Turns out movie mogul Harvey Weinstein and Vogue editor Anna Wintour were co-hosting a fundraiser for President Obama at Harvey's New York crash pad on the next block. The "suggested donation" was a bit out of my price range (reports ranged between $30,000 and $70,000), but the presidential motorcade would be going right down our street!

As I exited the subway, there were baricades and cops everywhere, and a command post was set up on Greenwich Avenue.

Would Obama have time to come up for a cup of tea or a stop in for a beer at the Cubbyhole? Not likely, but I joined my neighbors in lining up on the sidewalk.
I got a huge kick out of watching these little boys across the street. The little one looked like he was trying so hard to be dignified for the occasion.

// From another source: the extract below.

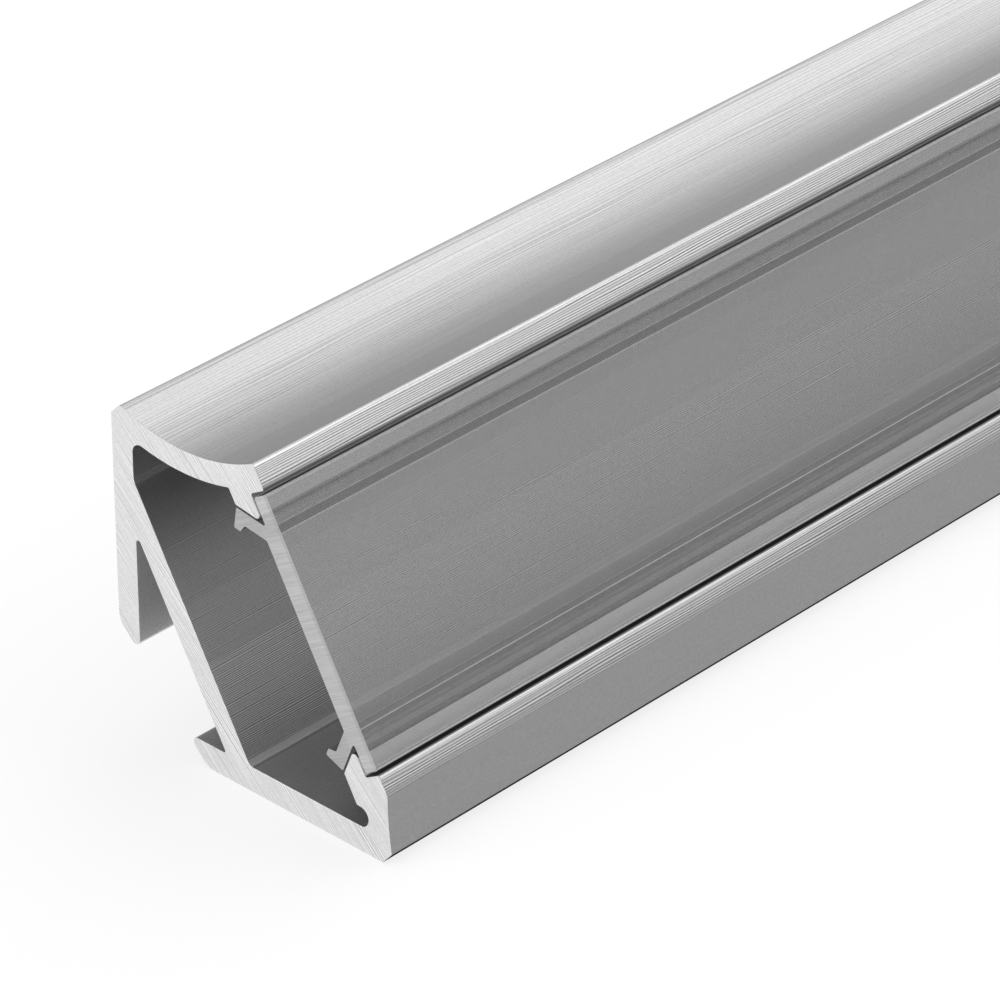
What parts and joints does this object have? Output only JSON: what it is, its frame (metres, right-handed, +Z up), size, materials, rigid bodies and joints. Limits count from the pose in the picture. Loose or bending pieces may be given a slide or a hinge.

Secret Service...New York was quite an operation.
Finally...there was the president, in a Cadillac that looked like a cross between a limo and a hearse.
He was facing the other side of the street, so I just saw the back of his head, but I was glad the boys got a good view. My neighbor Nancy and I tried to walk over to Bank Street and see what we could see of the event itself, but the street was of course blocked off. There was a big tent to provide some privacy, but WWD ran photos of some of the guest, including Gwyneth and Chris, Jimmy Fallon, Gail King, Tory Burch, Connie Chung and Maury Povich.
While Obama schmoozed inside the event, I got some pizza at Two Boots and some gelato at Love. One scoop of lemon, one scoop of black currant. Heaven! So tart and refreshing.
I dawdled a bit too much, so I didn't have a good position for the motorcade's exit. I got a giggle out of the bemused expression on the face of the sanitation truck driver who was in charge of blocking Bank Street. With everyone out and about, it was almost like a little street festival.